Everything from the line containing "pen.position.set(-(capEnd + tailEnd)" down to the line containing "from mathutils import Matrix, Vector" is to be returned exactly; include both boundary lines and leave out all others.

Stored data =
╔══

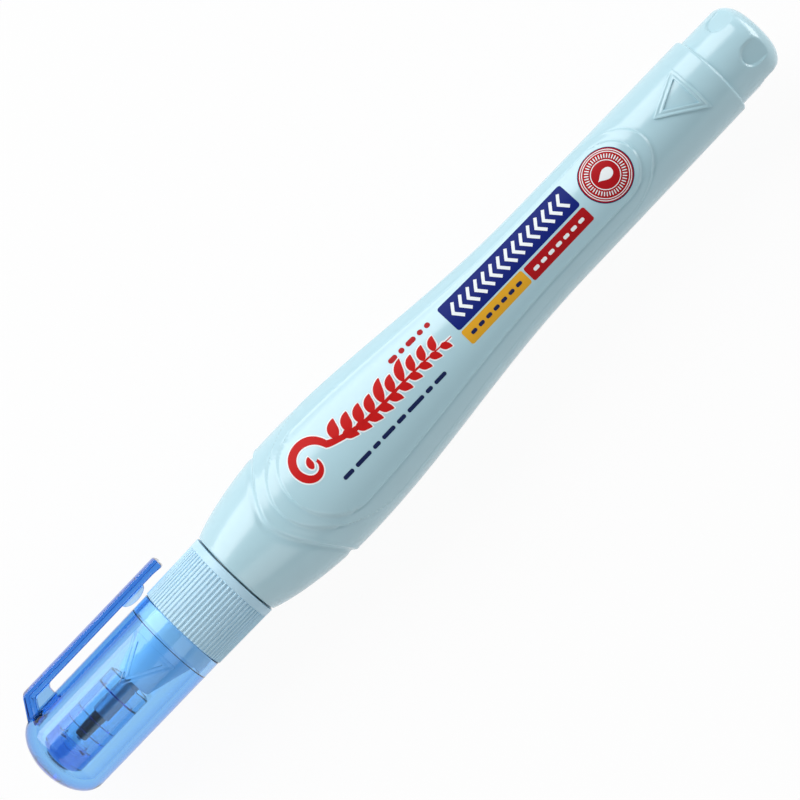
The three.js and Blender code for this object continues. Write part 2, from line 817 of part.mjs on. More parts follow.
function clipSolid() {
  const plateInner = clipOuter - clipPlate;
  const ribInner = plateInner - clipRib;
  const plate = clipBar(clipSide(plateInner, clipOuter, false), clipHalfWidth).intersect(clipCrownBar());
  const rib = clipBar(clipSide(ribInner, plateInner + clipRibLap, false), clipRibHalfWidth);
  const rootBlock = clipBar(clipSide(ribInner, clipOuter - clipCrown, true), clipRootHalfWidth);
  const nubDepth = ribInner - capRadius - clipNubGap;
  const nubRadius = ((clipNubLength / 2) ** 2 + nubDepth ** 2) / (2 * nubDepth);
  const nub = solid(
    new THREE.CylinderGeometry(nubRadius, nubRadius, 2 * clipNubHalfWidth, 48)
      .rotateX(Math.PI / 2)
      .translate(capRim - clipNubFromRim, ribInner - nubDepth + nubRadius, 0),
  ).intersect(
    solid(new THREE.BoxGeometry(clipNubLength, nubDepth + clipRib, 2 * clipNubHalfWidth)
      .translate(capRim - clipNubFromRim, ribInner + (clipRib - nubDepth) / 2, 0)),
  );
  return [rib, rootBlock, nub].reduce((sum, piece) => sum.add(piece), plate);
}

function capGeometry() {
  const markApex = capMouthEnd - capMarkFromMouth - markLength;
  const markSkin = solid(
    turned([
      [markApex - 1, 0],
      [markApex - 1, capRadius + capMarkHeight],
      [capRim, capRadius + capMarkHeight],
      [capRim, 0],
    ], bodyFacets),
  );
  const mark = solid(arrowPrism(markApex, 0, capRadius / 2, capRadius * 2))
    .intersect(markSkin)
    .subtract(solid(turned([
      [markApex - 2, 0],
      [markApex - 2, capRadius - capMarkHeight],
      [capRim + 1, capRadius - capMarkHeight],
      [capRim + 1, 0],
    ], bodyFacets)));
  return geometryOf(solid(capShell()).add(clipSolid()).add(mark));
}

// Assembly

const material = (color, roughness, metalness = 0, opacity = 1) =>
  new THREE.MeshStandardMaterial({ color, roughness, metalness, opacity, transparent: opacity < 1 });
const whitePlastic = material(0xd3e4ea, 0.3);
const holderPlastic = material(0xc6e2ef, 0.4);
const cleanSteel = material(0xb9bcc2, 0.25, 1);
const springSteel = material(0x9a9da3, 0.35, 1);
const naturalPlastic = material(0xe6e8e4, 0.45);
const bluePlastic = material(0x4f86e8, 0.08, 0, 0.45);

function piece(name, geometry, finish) {
  const mesh = new THREE.Mesh(geometry, finish);
  mesh.name = name;
  return mesh;
}

const ball = piece('mixing_ball', new THREE.SphereGeometry(ballRadius, 20, 12), cleanSteel);
ball.position.set(
  tailEnd - bottleWall - ballFromTailWall - ballRadius,
  0,
  -(tailWallRadius - ballRadius - ballGap),
);

const cap = new THREE.Group();
cap.rotation.x = radians(clipClocking);
cap.add(piece('cap', capGeometry(), bluePlastic));

const pen = new THREE.Group();
pen.position.set(-(capEnd + tailEnd) / 2, 0, restHeight);
pen.add(
  piece('squeeze_bottle', bottleGeometry(), whitePlastic),
  piece('tip_holder', holderGeometry(), holderPlastic),
  piece('metal_tip', tipGeometry(), cleanSteel),
  piece('valve_needle', needleGeometry(), cleanSteel),
  piece('valve_spring', springGeometry(), springSteel),
  piece('spring_seat', springSeatGeometry(), naturalPlastic),
  ball,
  cap,
);

export default pen;
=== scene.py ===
"""Squeeze correction pen, dressed for its picture: pieces, finishes, studio and camera.

The pen lies along X with its tip towards -X, its label face up and its clip towards +Y. Sizes in the
classes are in millimetres in the pen's own datum: x runs from the bottle's shoulder face, y and z from
the pen's axis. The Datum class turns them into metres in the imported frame.
"""

import logging
import math
from dataclasses import dataclass
from enum import Enum
from typing import Callable, Sequence

import bmesh
import bpy
import numpy as np
from mathutils import Matrix, Vector


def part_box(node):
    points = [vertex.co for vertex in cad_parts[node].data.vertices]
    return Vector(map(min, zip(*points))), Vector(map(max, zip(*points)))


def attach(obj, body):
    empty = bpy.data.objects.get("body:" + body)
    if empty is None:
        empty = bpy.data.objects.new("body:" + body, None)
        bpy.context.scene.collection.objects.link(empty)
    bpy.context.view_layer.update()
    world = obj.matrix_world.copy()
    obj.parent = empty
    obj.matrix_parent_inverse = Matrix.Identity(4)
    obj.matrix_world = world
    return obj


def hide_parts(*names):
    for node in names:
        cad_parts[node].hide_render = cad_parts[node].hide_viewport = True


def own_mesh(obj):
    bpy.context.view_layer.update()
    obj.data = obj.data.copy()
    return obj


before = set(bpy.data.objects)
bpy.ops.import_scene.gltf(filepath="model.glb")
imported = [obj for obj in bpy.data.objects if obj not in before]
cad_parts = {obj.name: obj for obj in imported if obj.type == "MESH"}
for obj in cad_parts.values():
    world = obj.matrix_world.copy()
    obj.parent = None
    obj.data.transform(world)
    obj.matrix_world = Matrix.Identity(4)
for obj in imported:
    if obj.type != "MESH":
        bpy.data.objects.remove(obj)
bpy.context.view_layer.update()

LOG = logging.getLogger("correction_pen")

MM = 1000.0  # millimetres in a metre
TURN = 2 * math.pi
WHITE = (1.0, 1.0, 1.0, 1.0)
NECK_LENGTH = 8.6  # of the bottle's neck, in front of its shoulder face

Pair = tuple[float, float]
Profile = list[Pair]
Colour = tuple[float, float, float]
Piece = bpy.types.Object
Socket = bpy.types.NodeSocket
Tree = bpy.types.NodeTree
Material = bpy.types.Material


class Body(str, Enum):
    """The pen's moving bodies, as the frame names them."""

    PEN = "pen"
    CAP = "cap"
    NEEDLE = "needle"


class Slot(str, Enum):
    """The record's material slots."""

    BOTTLE = "bottle_plastic"
    HOLDER = "holder_plastic"
    TIP = "tip_steel"
    NEEDLE = "needle_steel"
    SPRING = "spring_steel"
    CAP = "clear_blue_plastic"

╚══

Answer below =
pen.position.set(-(capEnd + tailEnd) / 2, 0, restHeight);
pen.add(
  piece('squeeze_bottle', bottleGeometry(), whitePlastic),
  piece('tip_holder', holderGeometry(), holderPlastic),
  piece('metal_tip', tipGeometry(), cleanSteel),
  piece('valve_needle', needleGeometry(), cleanSteel),
  piece('valve_spring', springGeometry(), springSteel),
  piece('spring_seat', springSeatGeometry(), naturalPlastic),
  ball,
  cap,
);

export default pen;
=== scene.py ===
"""Squeeze correction pen, dressed for its picture: pieces, finishes, studio and camera.

The pen lies along X with its tip towards -X, its label face up and its clip towards +Y. Sizes in the
classes are in millimetres in the pen's own datum: x runs from the bottle's shoulder face, y and z from
the pen's axis. The Datum class turns them into metres in the imported frame.
"""

import logging
import math
from dataclasses import dataclass
from enum import Enum
from typing import Callable, Sequence

import bmesh
import bpy
import numpy as np
from mathutils import Matrix, Vector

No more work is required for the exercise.